[EXERCISE AIM]:
Repeat exactly, and only, the lines below starting at the line that contains "holder.position.set((side * CLASP_GAP)" and ending at the line that contains "bpy.data.objects.remove(obj)", inclusive of both.

********************

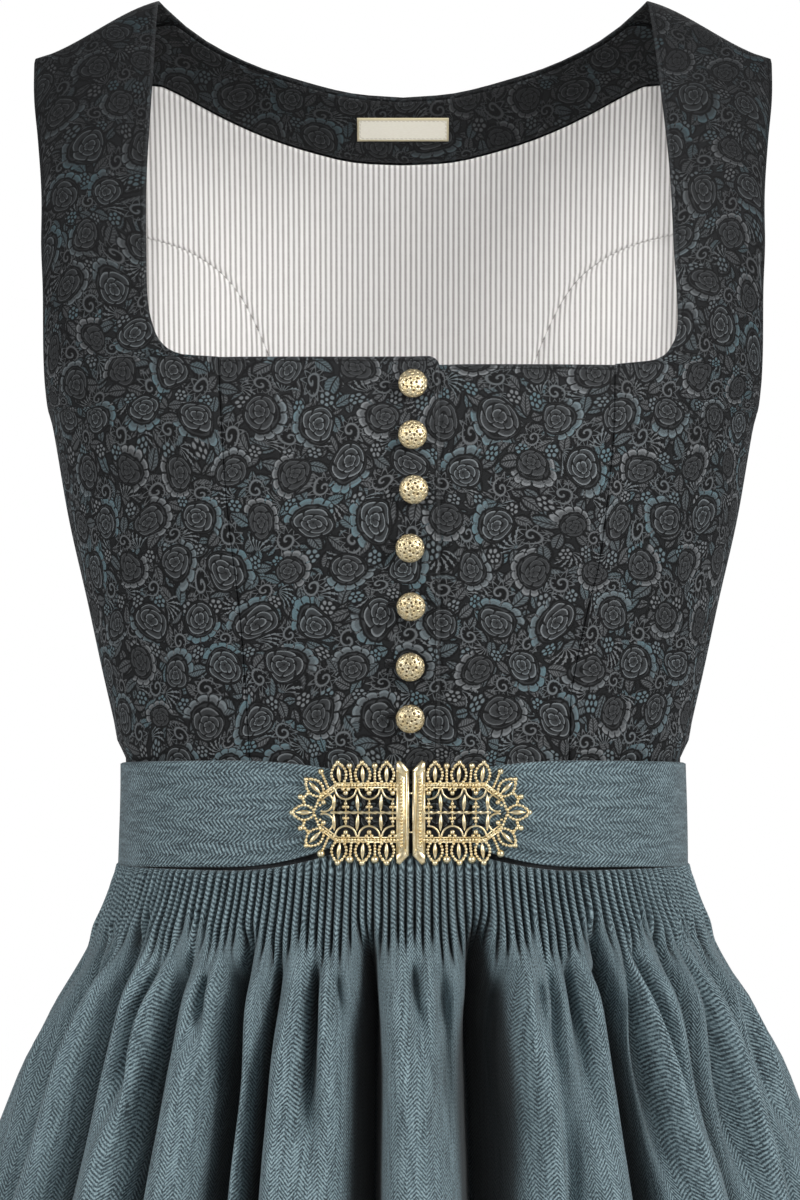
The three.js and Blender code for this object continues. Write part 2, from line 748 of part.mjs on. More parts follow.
// The apron, gathered all along its band and open at the back.
const APRON_INSIDE = 2;
gathered("apron_skirt", herringbone, {
  angles: apronAngles,
  ring: false,
  inner: APRON_INSIDE,
  plainOuter: APRON_INSIDE + 1.1,
  pleatHigh: 1.9,
  rest: 0.6,
  corners: pleatCorners(-APRON_REACH, APRON_REACH, APRON_PLEATS),
  gatherRows: [
    { z: BAND_TOP - BAND_HEIGHT - SEAM, high: 1 },
    { z: -80, high: 1 },
    { z: -104, high: 0.35 },
  ],
  foldRows: [...foldRows, -APRON_HEM_DROP],
});

// The apron's band runs round the back and ends behind the clasp, where it is drawn together.
const BAND_STEPS = 46;
const BAND_FLARE = 0.8;
const BAND_PINCH = { over: 14, top: 4, bottom: 7 };
const bandReach = (() => {
  const section = bodiceSection(0);
  return Math.asin((BAND_END / section.width) ** (section.square / 2)) / DEG;
})();
{
  const wall = new Wall();
  const heights = [0, 0.07, 0.93, 1];
  const rounded = [0.7, 0, 0, 0.7];
  const place = (phi, share, out) => {
    const point = ringPoint(phi, -WAIST_DROP, out + BAND_FLARE * share);
    const nearEnd = 1 - blend((Math.abs(point.x) - BAND_END) / BAND_PINCH.over);
    const pinch = point.y < 0 ? nearEnd : 0;
    const top = BAND_TOP - BAND_TILT * point.y - pinch * BAND_PINCH.top;
    const bottom = BAND_TOP - BAND_TILT * point.y - BAND_HEIGHT + pinch * BAND_PINCH.bottom;
    point.z = mix(top, bottom, share);
    return point;
  };
  const rows = (out, roundSide) =>
    heights.map((share, i) =>
      wall.row(
        Array.from({ length: BAND_STEPS + 1 }, (_, j) => {
          const phi = mix(bandReach, 360 - bandReach, j / BAND_STEPS);
          return { at: j, point: place(phi, share, out - roundSide * rounded[i]) };
        }),
      ),
    );
  wall.close(rows(BAND_INSIDE + BAND_WALL, 1), rows(BAND_INSIDE, 0), false);
  add("apron_band", wall.geometry(), herringbone);
}

// The clasp: two openwork halves, made as plates, each turned a little to follow the waist.
function plate(outline, holes = []) {
  const shape = new THREE.Shape(outline.map(([u, v]) => new THREE.Vector2(u, v)));
  for (const hole of holes) shape.holes.push(new THREE.Path(hole.map(([u, v]) => new THREE.Vector2(u, v))));
  return new THREE.ExtrudeGeometry(shape, { depth: CLASP_WALL, bevelEnabled: false, curveSegments: 8 });
}

function toSolid(geometry) {
  const position = geometry.getAttribute("position");
  const seen = new Map();
  const vertices = [];
  const triangles = [];
  for (let i = 0; i < position.count; i += 1) {
    const corner = [position.getX(i), position.getY(i), position.getZ(i)];
    const key = corner.map((value) => value.toFixed(4)).join(" ");
    if (!seen.has(key)) {
      seen.set(key, vertices.length / 3);
      vertices.push(...corner);
    }
    triangles.push(seen.get(key));
  }
  const vertProperties = Float32Array.from(vertices);
  const triVerts = Uint32Array.from(triangles);
  return new wasm.Manifold(new wasm.Mesh({ numProp: 3, vertProperties, triVerts }));
}

function fromSolid(solid) {
  const mesh = solid.getMesh();
  const geometry = new THREE.BufferGeometry();
  geometry.setAttribute("position", new THREE.BufferAttribute(new Float32Array(mesh.vertProperties), 3));
  geometry.setIndex([...mesh.triVerts]);
  geometry.computeVertexNormals();
  return geometry;
}

// A pointed loop standing on a base point and leaning in a direction, in degrees from the clasp's length.
const LANCET = { long: 11.9, half: 5.6, holeHalf: 3.5, holeFrom: 2.3, holeTo: 9.3 };
function lancet(baseU, baseV, lean) {
  const pointed = (from, to, half) => {
    const shares = [0, 0.3, 0.72];
    const widths = [0.6, 1, 0.62];
    const left = shares.map((share, i) => [mix(from, to, share), half * widths[i]]);
    const right = left.map(([u, v]) => [u, -v]).reverse();
    return [...left, [to, 0], ...right];
  };
  const turned = (points) =>
    points.map(([u, v]) => [
      baseU + u * Math.cos(lean * DEG) - v * Math.sin(lean * DEG),
      baseV + u * Math.sin(lean * DEG) + v * Math.cos(lean * DEG),
    ]);
  return plate(
    turned(pointed(-0.8, LANCET.long, LANCET.half)).reverse(),
    [turned(pointed(LANCET.holeFrom, LANCET.holeTo, LANCET.holeHalf))],
  );
}

function claspHalf() {
  const half = CLASP_HEIGHT / 2;
  const bar = { wide: 6.2, chamfer: 2.6 };
  const tip = CLASP_HALF - LANCET.long + 1;
  const border = { top: 14, wire: 2, from: 5, turn: 35, shoulder: 44.5, low: 7, tip };
  const borderPoints = (inset) => [
    [border.from + inset, -border.top + inset],
    [border.turn, -border.top + inset],
    [border.shoulder - inset * 0.7, -border.low + inset * 0.7],
    [border.tip - inset, 0],
    [border.shoulder - inset * 0.7, border.low - inset * 0.7],
    [border.turn, border.top - inset],
    [border.from + inset, border.top - inset],
  ];
  const box = (u0, u1, v0, v1) => [
    [u0, v0],
    [u1, v0],
    [u1, v1],
    [u0, v1],
  ];
  const pieces = [
    plate([
      [0, bar.chamfer - half],
      [bar.chamfer, -half],
      [bar.wide, -half + bar.chamfer],
      [bar.wide, half - bar.chamfer],
      [bar.chamfer, half],
      [0, half - bar.chamfer],
    ]),
    plate(borderPoints(0), [borderPoints(border.wire).reverse()]),
    plate(box(border.from, border.tip - 1, -0.8, 0.8)),
    lancet(border.tip - 1, 0, 0),
  ];
  const cell = { first: 12.2, pitch: 10.6, post: 0.9 };
  for (const side of [-1, 1]) {
    for (let i = 0; i < 3; i += 1) {
      const u = cell.first + i * cell.pitch;
      if (i < 2) {
        const post = u + cell.pitch / 2;
        const [low, high] = [0.5, border.top - 1];
        const [from, to] = side > 0 ? [low, high] : [-high, -low];
        pieces.push(plate(box(post - cell.post, post + cell.post, from, to)));
      }
      pieces.push(lancet(10.9 + i * 11.3, side * (border.top - 0.6), side * (90 - i * 3)));
    }
    pieces.push(lancet(border.shoulder - 2.5, side * (border.low + 1.2), side * 44));
  }
  return pieces.map(toSolid).reduce((sum, piece) => sum.add(piece));
}

const CLASP_GAP = 1.5;
const CLASP_TURN = 4.6; // degrees
const CLASP_STAND = 2.4;
const claspSolid = fromSolid(claspHalf());
for (const side of [-1, 1]) {
  const front = bodiceSection(0).front + BAND_INSIDE + BAND_WALL;
  const holder = new THREE.Group();
  const middle = BAND_TOP + BAND_TILT * front - BAND_HEIGHT / 2 + 0.6;
  holder.position.set((side * CLASP_GAP) / 2, -(front + CLASP_STAND), middle);
  holder.rotation.z = side * CLASP_TURN * DEG;
  dirndl.add(holder);
  const mesh = add(side < 0 ? "clasp_right" : "clasp_left", claspSolid, gold, holder);
  mesh.rotation.set(Math.PI / 2, side < 0 ? Math.PI : 0, 0, "YXZ");
}

export default dirndl;
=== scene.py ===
import math

import bmesh
import bpy
import numpy as np
from mathutils import Matrix, Vector


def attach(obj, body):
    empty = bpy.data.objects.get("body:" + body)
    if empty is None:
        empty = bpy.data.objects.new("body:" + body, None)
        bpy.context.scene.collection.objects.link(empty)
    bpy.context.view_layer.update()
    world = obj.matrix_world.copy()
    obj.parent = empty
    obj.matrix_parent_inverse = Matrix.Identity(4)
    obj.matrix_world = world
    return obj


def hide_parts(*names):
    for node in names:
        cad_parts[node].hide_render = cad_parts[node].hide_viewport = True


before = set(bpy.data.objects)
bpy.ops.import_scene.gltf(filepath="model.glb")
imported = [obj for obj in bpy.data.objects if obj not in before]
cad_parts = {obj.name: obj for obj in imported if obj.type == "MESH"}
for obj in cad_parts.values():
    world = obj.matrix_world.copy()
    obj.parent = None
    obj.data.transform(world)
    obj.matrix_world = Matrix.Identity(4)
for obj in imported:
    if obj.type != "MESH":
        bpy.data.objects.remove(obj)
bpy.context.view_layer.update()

# The studio: a camera on a long lens a little above the waist, a pale floor under the hem, a white
# surround, three soft lights, of which the one on the right is the brightest, and a narrow one
# through the neckline onto the lining. Nothing here belongs to the dress.
MM = 0.001
CAMERA_DISTANCE = 3.0
CAMERA_SIDE = -0.0015
CAMERA_HEIGHT = -0.298
VIEW_HEIGHT = 0.6
SENSOR = 36
camera_data = bpy.data.cameras.new("camera")
camera_data.sensor_fit = "VERTICAL"
camera_data.sensor_height = SENSOR
camera_data.lens = SENSOR * CAMERA_DISTANCE / VIEW_HEIGHT
camera = bpy.data.objects.new("camera", camera_data)
camera.location = (CAMERA_SIDE, -CAMERA_DISTANCE, CAMERA_HEIGHT)
camera.rotation_euler = (math.pi / 2, 0, 0)
bpy.context.collection.objects.link(camera)
bpy.context.scene.camera = camera
bpy.context.scene.view_settings.view_transform = "Standard"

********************

[RESULT OF THIS TASK]:
  holder.position.set((side * CLASP_GAP) / 2, -(front + CLASP_STAND), middle);
  holder.rotation.z = side * CLASP_TURN * DEG;
  dirndl.add(holder);
  const mesh = add(side < 0 ? "clasp_right" : "clasp_left", claspSolid, gold, holder);
  mesh.rotation.set(Math.PI / 2, side < 0 ? Math.PI : 0, 0, "YXZ");
}

export default dirndl;
=== scene.py ===
import math

import bmesh
import bpy
import numpy as np
from mathutils import Matrix, Vector


def attach(obj, body):
    empty = bpy.data.objects.get("body:" + body)
    if empty is None:
        empty = bpy.data.objects.new("body:" + body, None)
        bpy.context.scene.collection.objects.link(empty)
    bpy.context.view_layer.update()
    world = obj.matrix_world.copy()
    obj.parent = empty
    obj.matrix_parent_inverse = Matrix.Identity(4)
    obj.matrix_world = world
    return obj


def hide_parts(*names):
    for node in names:
        cad_parts[node].hide_render = cad_parts[node].hide_viewport = True


before = set(bpy.data.objects)
bpy.ops.import_scene.gltf(filepath="model.glb")
imported = [obj for obj in bpy.data.objects if obj not in before]
cad_parts = {obj.name: obj for obj in imported if obj.type == "MESH"}
for obj in cad_parts.values():
    world = obj.matrix_world.copy()
    obj.parent = None
    obj.data.transform(world)
    obj.matrix_world = Matrix.Identity(4)
for obj in imported:
    if obj.type != "MESH":
        bpy.data.objects.remove(obj)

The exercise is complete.